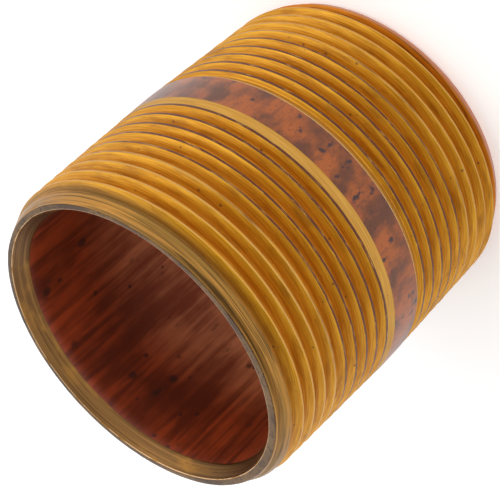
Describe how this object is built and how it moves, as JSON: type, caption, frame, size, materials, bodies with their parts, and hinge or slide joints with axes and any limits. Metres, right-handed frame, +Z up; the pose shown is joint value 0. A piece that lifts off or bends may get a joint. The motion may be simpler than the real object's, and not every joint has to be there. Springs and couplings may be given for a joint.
{
  "type": "threaded pipe nipple",
  "caption": "Short brass pipe nipple: a straight-bored pipe with a right-hand taper pipe thread on each end and a plain band between the threads.",
  "frame": {"origin": "centre of the lower end face, where the pipe's axis meets it", "axes": "+Z up along the pipe's axis, out of the upper end; the ends of both grooves lie on the +Y side"},
  "size_m": [0.0482, 0.0482, 0.0508],
  "materials": {
    "red_brass": "machined thread, mill skin on the band and in the bore"
  },
  "bodies": {
    "root": {"nipple": "red_brass"}
  },
  "joints": []
}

──────

*Given request:* Extract the complete listing above, reproducing each line exactly.

*Exercise result:*
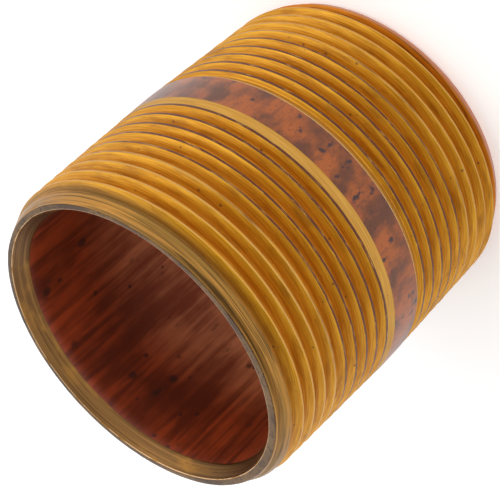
Describe how this object is built and how it moves, as JSON: type, caption, frame, size, materials, bodies with their parts, and hinge or slide joints with axes and any limits. Metres, right-handed frame, +Z up; the pose shown is joint value 0. A piece that lifts off or bends may get a joint. The motion may be simpler than the real object's, and not every joint has to be there. Springs and couplings may be given for a joint.
{
  "type": "threaded pipe nipple",
  "caption": "Short brass pipe nipple: a straight-bored pipe with a right-hand taper pipe thread on each end and a plain band between the threads.",
  "frame": {"origin": "centre of the lower end face, where the pipe's axis meets it", "axes": "+Z up along the pipe's axis, out of the upper end; the ends of both grooves lie on the +Y side"},
  "size_m": [0.0482, 0.0482, 0.0508],
  "materials": {
    "red_brass": "machined thread, mill skin on the band and in the bore"
  },
  "bodies": {
    "root": {"nipple": "red_brass"}
  },
  "joints": []
}